Following Zhuge Liang's death in 234, Lü Yi was first reassigned to be the Administrator of Guanghan Commandery (廣漢郡; around present-day Guanghan, Sichuan) and later as the Administrator of Shu Commandery (蜀郡; around present-day Chengdu, Sichuan). As Shu Commandery was centred around the imperial capital, Chengdu, it had the largest population among all the commanderies. In the six or seven years of relative peace after Zhuge Liang's death, (Note: There was a period of about six or seven years of relative peace in Shu between the last of Zhuge Liang's Northern Expeditions in 234 and the first of Jiang Wei's Northern Expeditions in 240.) the Shu government decided to give out compensation to war veterans. During this time, many people attempted to cheat the system by impersonating dead soldiers or pretending to have fought in the campaigns, so that they could claim the compensation. When Lü Yi found out, he immediately imposed stricter regulations to prevent such abuses of the system. At the same time, he also counselled the people and explained to them the benefits of serving in the military. His efforts proved successful as within a few years, over 10,000 men voluntarily joined the army.

Lü Yi was later reassigned to be a Master of Writing (尚書) in the central government. In 246, following Dong Yun's death, Lü Yi replaced him as Prefect of the Masters of Writing (尚書令; i.e., the director of the imperial secretariat). During his tenure, he gained a reputation for efficiency: he dealt with important matters without delay, and quickly cleared the queues of officials with issues waiting to be heard.
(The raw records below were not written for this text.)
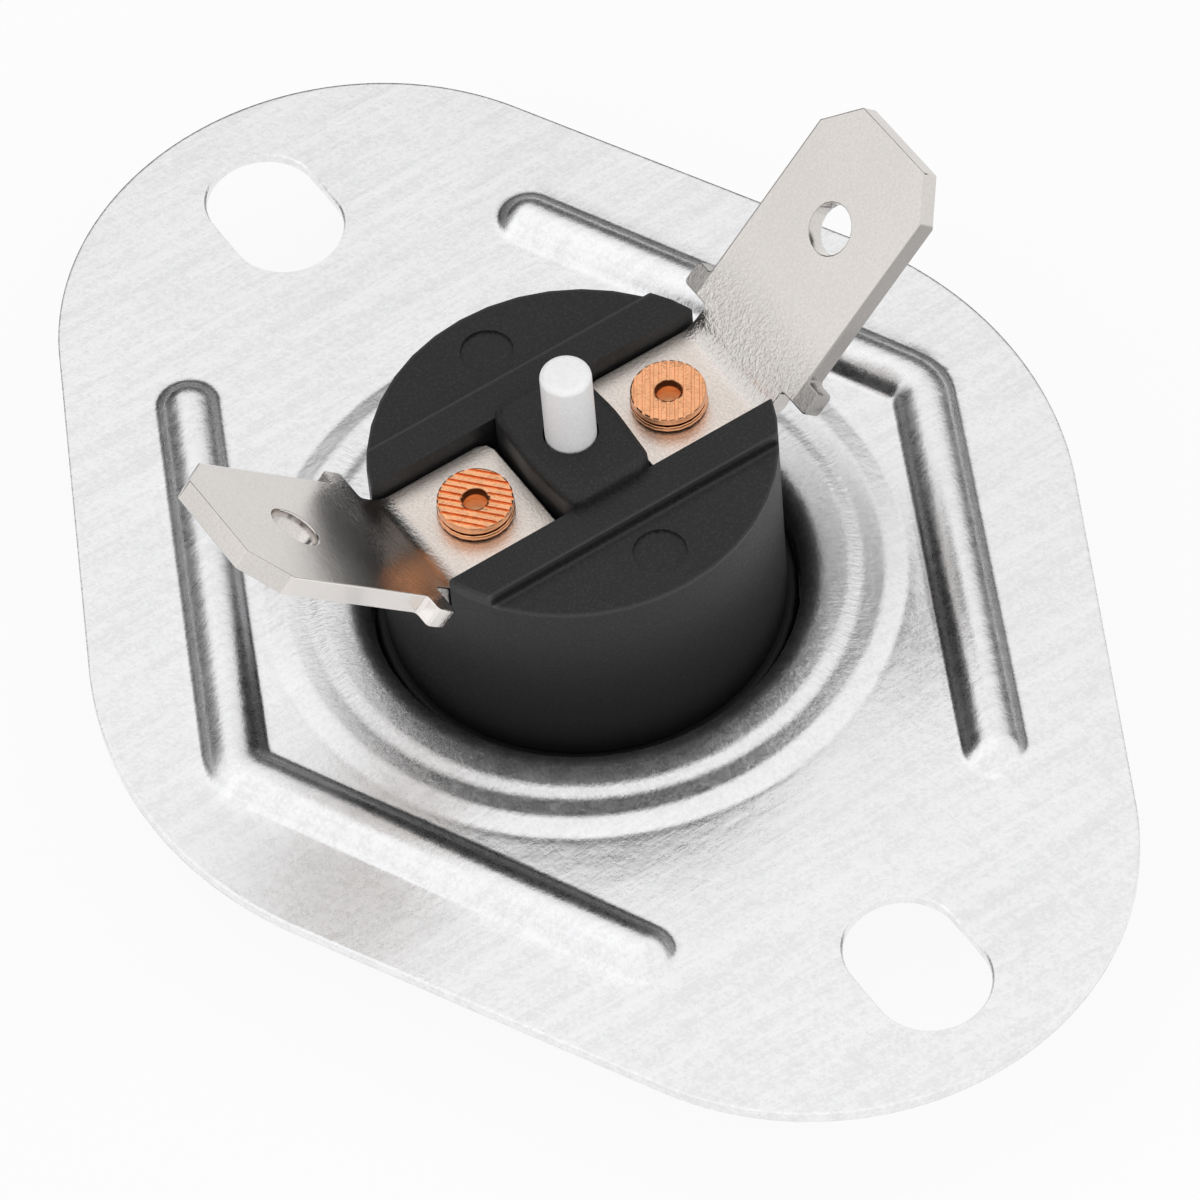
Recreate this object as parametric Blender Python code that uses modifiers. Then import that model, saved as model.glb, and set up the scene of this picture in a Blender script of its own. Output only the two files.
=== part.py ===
"""Rollout limit switch: a manual-reset snap-disc thermostat riveted up in a pressed aluminium flange.

X runs along the flange through both slots, Y through both terminals, and Z points from the sensing
face up to the terminals. The origin is the middle of the sensing face, under the cup. Metres.
"""
import math

import bmesh
import bpy
from mathutils import Vector

# Clearances
SEAT = 0.0001               # between pieces that lie on each other
FIT = 0.0001                # round a piece that sits in another
RUNNING = 0.00008           # round a piece that slides in a hole

# Mounting flange
FLANGE_SHEET = 0.0005
FLANGE_HEIGHT = 0.0045      # mounting face above the sensing face
END_RADIUS = 0.0117         # rounded ends of the outline
END_OFFSET = 0.0151         # their centres from the middle
SIDE_RADIUS = 0.0156        # rounded sides of the outline
SIDE_OFFSET = 0.0034
SLOT_SPACING = 0.0430
SLOT_WIDTH = 0.0044
SLOT_LENGTH = 0.0061

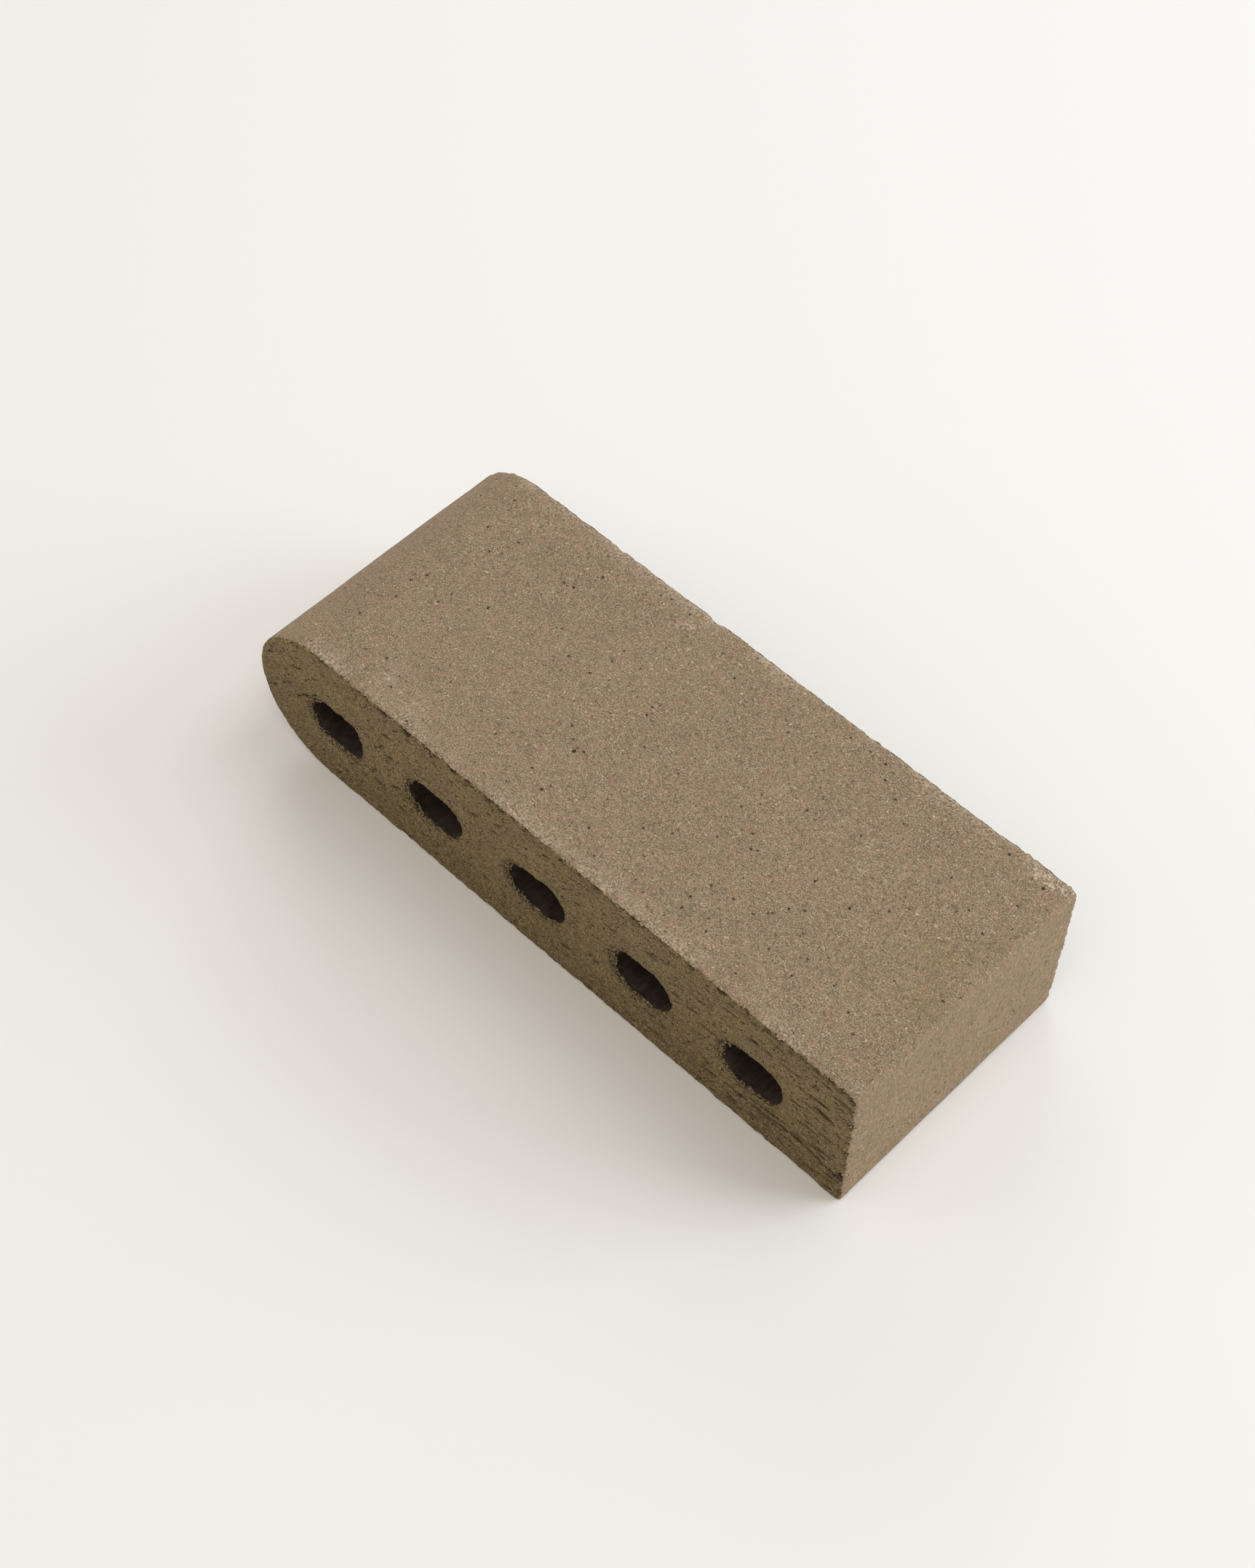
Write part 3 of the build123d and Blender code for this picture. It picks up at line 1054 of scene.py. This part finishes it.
# Soft studio light: a dim even surround, broad lamps on the +Y side and past the nose, and a warmer
# one high on the -Y side. Azimuths count from +X towards +Y.
surround = {"strength": 0.37, "colour": "#fffcf8"}
lampRange = {"distance": 2.2, "size": 1.35}
lamps = {
    "rearLow": {"azimuth": 45, "elevation": 20, "watts": 29.2, "colour": "#e9f5ff"},
    "rearHigh": {"azimuth": 60, "elevation": 65, "watts": 13.6, "colour": "#f2f9ff"},
    "leftLow": {"azimuth": 135, "elevation": 20, "watts": 15.0, "colour": "#f2f9ff"},
    "noseLow": {"azimuth": 225, "elevation": 20, "watts": 7.0, "colour": "#fff6ee"},
    "frontHigh": {"azimuth": 300, "elevation": 65, "watts": 12.8, "colour": "#fff0e8"},
}
world = bpy.data.worlds.new("studio")
bpy.context.scene.world = world
world.use_nodes = True
world.node_tree.nodes["Background"].inputs["Color"].default_value = hexToLinear(surround["colour"])
world.node_tree.nodes["Background"].inputs["Strength"].default_value = surround["strength"]
for name, settings in lamps.items():
    lamp = bpy.data.lights.new(name, "AREA")
    lamp.size = lampRange["size"]
    lamp.energy = settings["watts"]
    lamp.color = hexToLinear(settings["colour"])[:3]
    lampObject = bpy.data.objects.new(name, lamp)
    bpy.context.scene.collection.objects.link(lampObject)
    aim = Matrix.Rotation(math.radians(settings["azimuth"]), 4, "Z")
    aim @= Matrix.Rotation(math.radians(-settings["elevation"]), 4, "Y")
    lampObject.location = aim @ Vector((lampRange["distance"], 0, 0))
    lampObject.rotation_euler = lampObject.location.to_track_quat("Z", "Y").to_euler()

# Camera, fitted to the photograph: it looks down on the near cut face and the square end
view = {
    "place": (0.30527, -0.34066, 0.67937),
    "azimuth": 42.671,
    "elevation": 54.575,
    "roll": 1.719,
    "focalPixels": 3762.0,
    "frameHeight": 2156,
    "sensor": 36.0,
}
cameraData = bpy.data.cameras.new("camera")
cameraData.sensor_width = view["sensor"]
cameraData.lens = view["focalPixels"] * view["sensor"] / view["frameHeight"]
camera = bpy.data.objects.new("camera", cameraData)
bpy.context.scene.collection.objects.link(camera)
turn = Matrix.Rotation(math.radians(view["azimuth"]), 4, "Z")
turn @= Matrix.Rotation(math.radians(90 - view["elevation"]), 4, "X")
turn @= Matrix.Rotation(math.radians(view["roll"]), 4, "Z")
camera.matrix_world = Matrix.Translation(view["place"]) @ turn
bpy.context.scene.camera = camera
bpy.context.scene.view_settings.view_transform = "Standard"

print("ready")
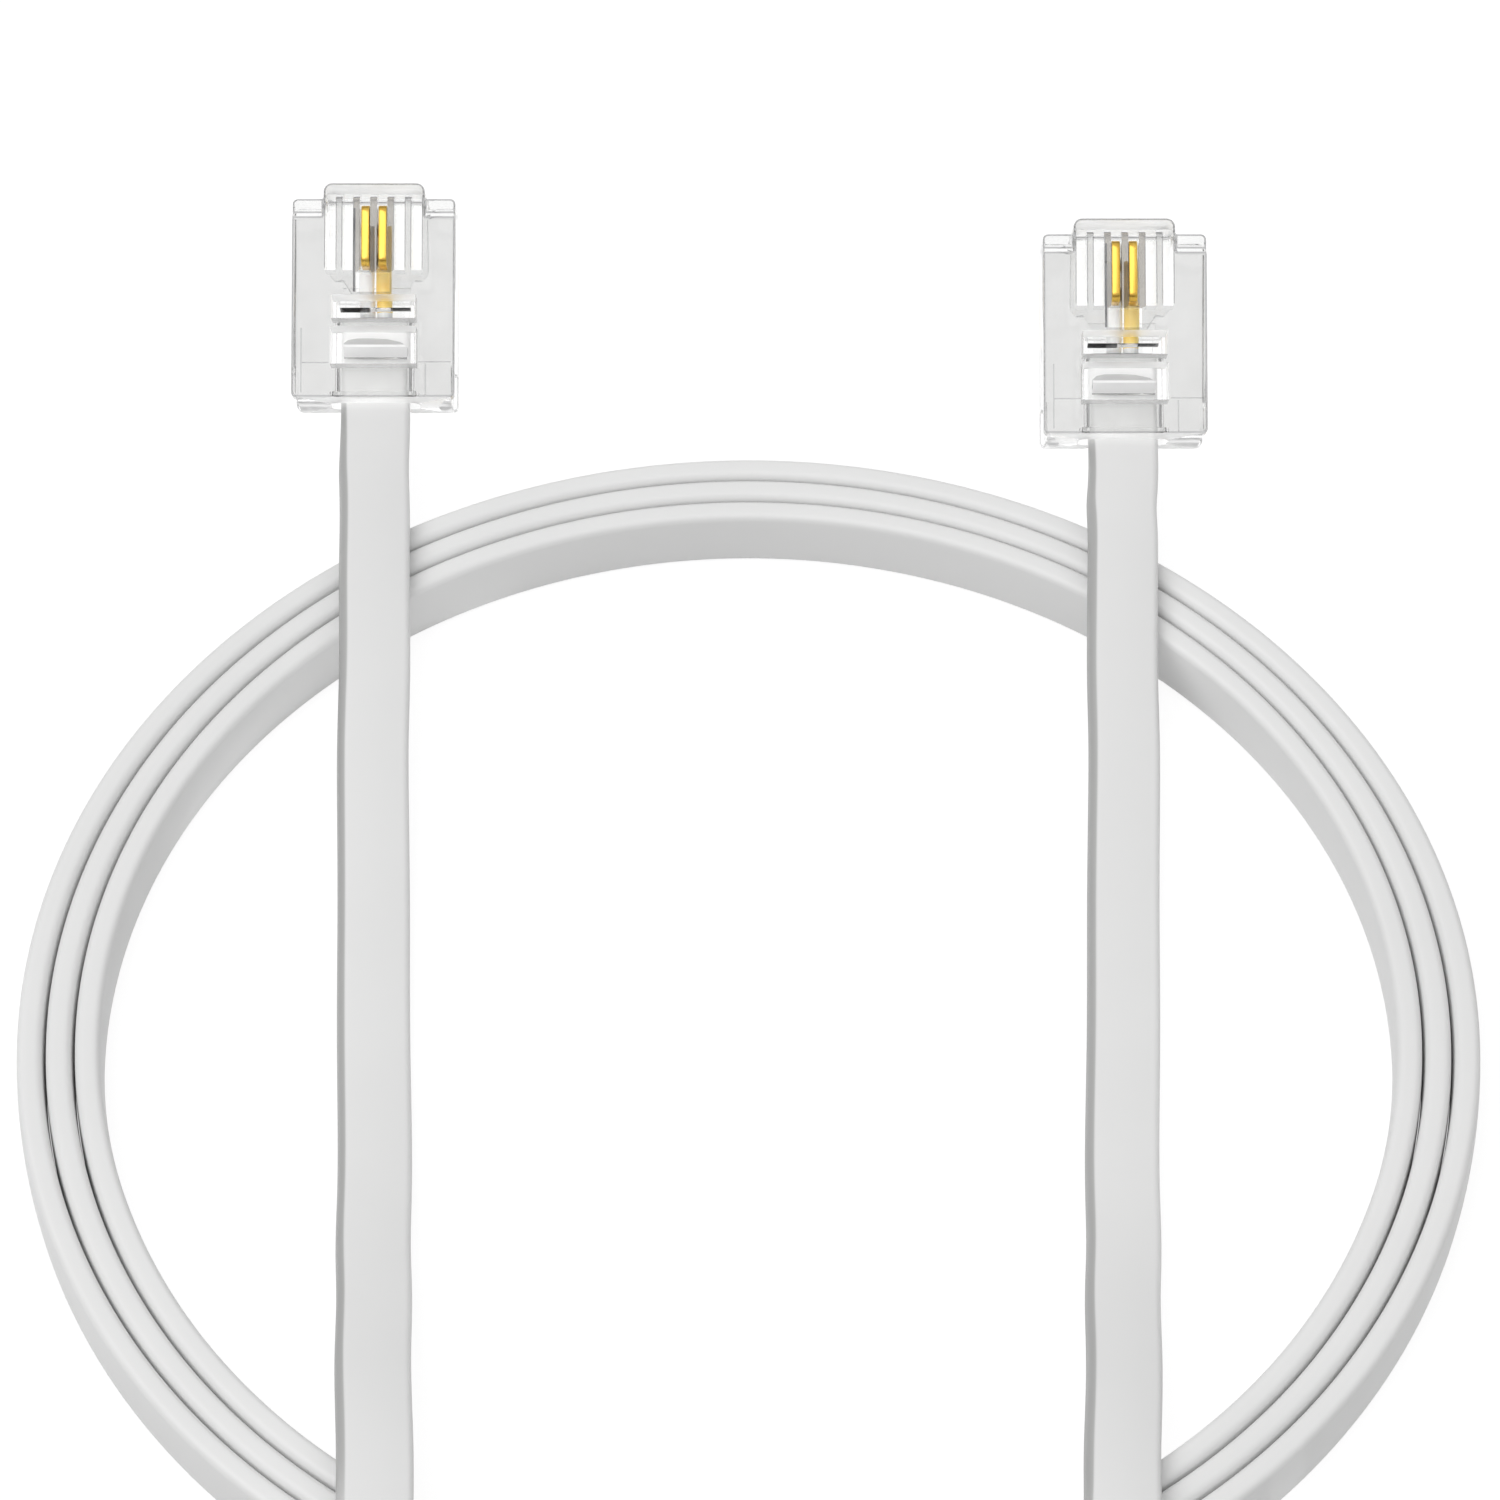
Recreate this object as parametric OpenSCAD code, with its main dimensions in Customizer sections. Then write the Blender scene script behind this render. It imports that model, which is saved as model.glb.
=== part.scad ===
// Flat two-core telephone-type patch cord with two clear 6-position modular plugs.
// Millimetres, +Z up. The origin is on the surface that the cord lies on, midway
// between the two plugs. The coil of three turns stands on edge behind the origin
// (towards -Y), and the two straight ends lie over it and end in the plugs, which
// are propped nose-up on their latches with their contacts facing up.

/* [Plug body] */
// Width of the plug body across the contacts
body_w = 9.65; // [9.45:0.05:9.75]
// Height of the plug body from its underside to its contact face
body_h = 6.6; // [6.4:0.05:6.8]
// Length of the plug body from its rear face to its shoulders
body_l = 11.95; // [11.7:0.05:12.2]
// Length of the step in front of the shoulders' top edge
step_l = 1.25; // [1.0:0.05:1.4]
// Width of the nose that stands out in front
nose_w = 6; // [5.8:0.05:6.1]
// How far the nose stands out in front of the shoulders
nose_l = 0.95; // [0.85:0.05:1.05]
// Number of contact slots in the nose
slots = 6; // [6]
// Distance from one contact slot to the next
pitch = 1.02; // [1.0:0.01:1.04]
// Width of a contact slot
slot_w = 0.62; // [0.56:0.01:0.66]

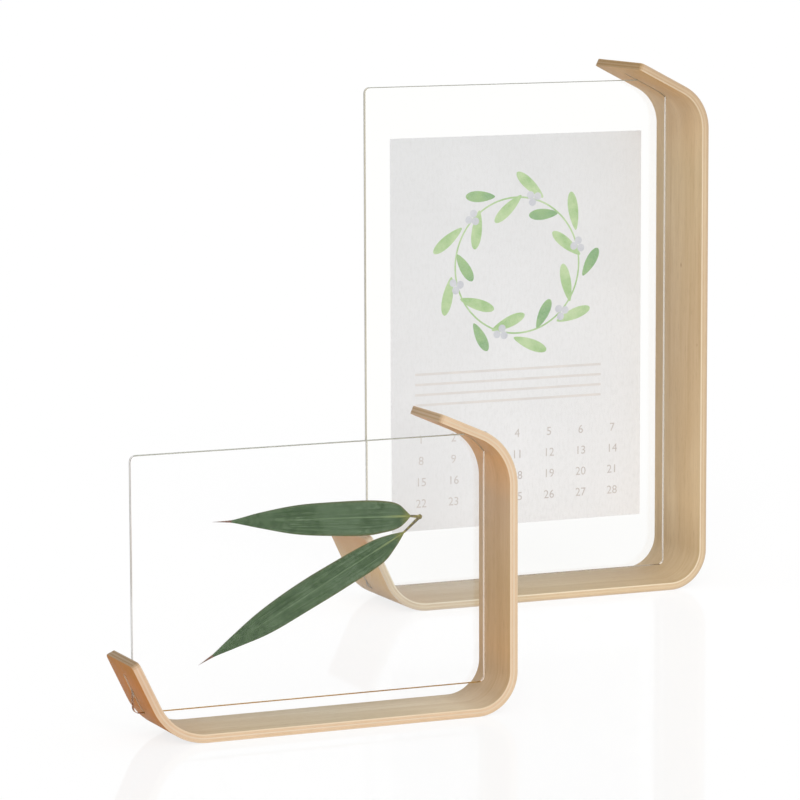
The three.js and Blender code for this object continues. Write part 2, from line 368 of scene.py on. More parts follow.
# Tones of the veneers' faces along each strip: a place on one of its pieces and the colour there.
# Besides the wood's own tone they hold painted light and shade: a greyer painted sheen on the
# bottom's top face, and painted light where the small frame's head bend lies in shade
FACE_TONES_AND_PAINTED_LIGHT = {
    "small": {
        "inner": {
            FOOT_ARM: {0.5: (206, 172, 134)},
            BOTTOM: {0.1: (215, 197, 167), 0.5: (217, 204, 178), 0.95: (231, 216, 190)},
            CORNER_BEND: {0.5: (199, 174, 142)},
            UPRIGHT: {0.1: (221, 183, 138), 0.5: (215, 183, 142), 0.9: (219, 188, 155)},
            HEAD_BEND: {0.4: (245, 193, 138)},
            HEAD_ARM: {0.2: (236, 184, 125), 0.9: (226, 177, 130)},
        },
        "outer": {
            FOOT_ARM: {0.1: (198, 135, 66), 0.5: (209, 135, 62)},
            FOOT_BEND: {0.3: (205, 141, 80), 0.9: (208, 160, 110)},
            CORNER_BEND: {0.5: (212, 176, 140)},
            HEAD_ARM: {0.9: (222, 192, 152)},
        },
    },
    "tall": {
        "inner": {
            FOOT_ARM: {0.5: (206, 176, 138)},
            BOTTOM: {0.1: (203, 184, 152), 0.6: (213, 196, 166)},
            CORNER_BEND: {0.5: (209, 185, 148)},
            UPRIGHT: {0.1: (235, 209, 170), 0.5: (222, 195, 158), 0.9: (226, 201, 162)},
            HEAD_BEND: {0.4: (240, 210, 170)},
            HEAD_ARM: {0.3: (238, 194, 139), 0.9: (229, 187, 131)},
        },
        "outer": {
            FOOT_ARM: {0.1: (203, 153, 94), 0.7: (222, 186, 130)},
            FOOT_BEND: {0.5: (208, 178, 138)},
            CORNER_BEND: {0.5: (208, 180, 144)},
            HEAD_ARM: {0.9: (218, 190, 150)},
        },
    },
}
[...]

He died in 251.

==Family==
Lü Yi had at least two sons: Lü Chen (呂辰) and Lü Ya (呂雅). Lü Chen also served as an official in Shu and rose to the position of Prefect of Chengdu (成都令) sometime between 258 and 263. Lü Ya, who was known for his literary talent, served as an Internuncio (謁者) and wrote the 15-chapter Ge Lun (格論).

==Appraisal==
Throughout his service in Shu in both the central government and regional administrations, Lü Yi was known for being highly competent, professional and efficient in his working style. On a personal level, he led a simple and frugal lifestyle, and was known for being humble, modest and reserved in speech. However, he was also criticised for being inflexible and overly strict in applying the laws, and for his preference for bureaucracy over talent. Towards the end of his career, even though he made it to one of the highest offices – Prefect of the Masters of Writing (尚書令) – in the central government, he remained a very unpopular figure at the commandery and county levels.

Chen Shou, the historian who wrote Lü Yi's biography in the Records of the Three Kingdoms, pointed out that Lü Yi gained a good reputation when he was serving as a county prefect or commandery administrator, but became highly unpopular after he started serving in the central government. He remarked that Lü Yi was of a lower calibre as compared to Huang Ba (黃霸) and Xue Xuan (薛宣), two famous officials who served as chancellors in the Western Han dynasty.

==In Romance of the Three Kingdoms==
Lü Yi's name is rendered as 呂義 (traditional) / 吕义 (simplified) in the 14th-century historical novel Romance of the Three Kingdoms.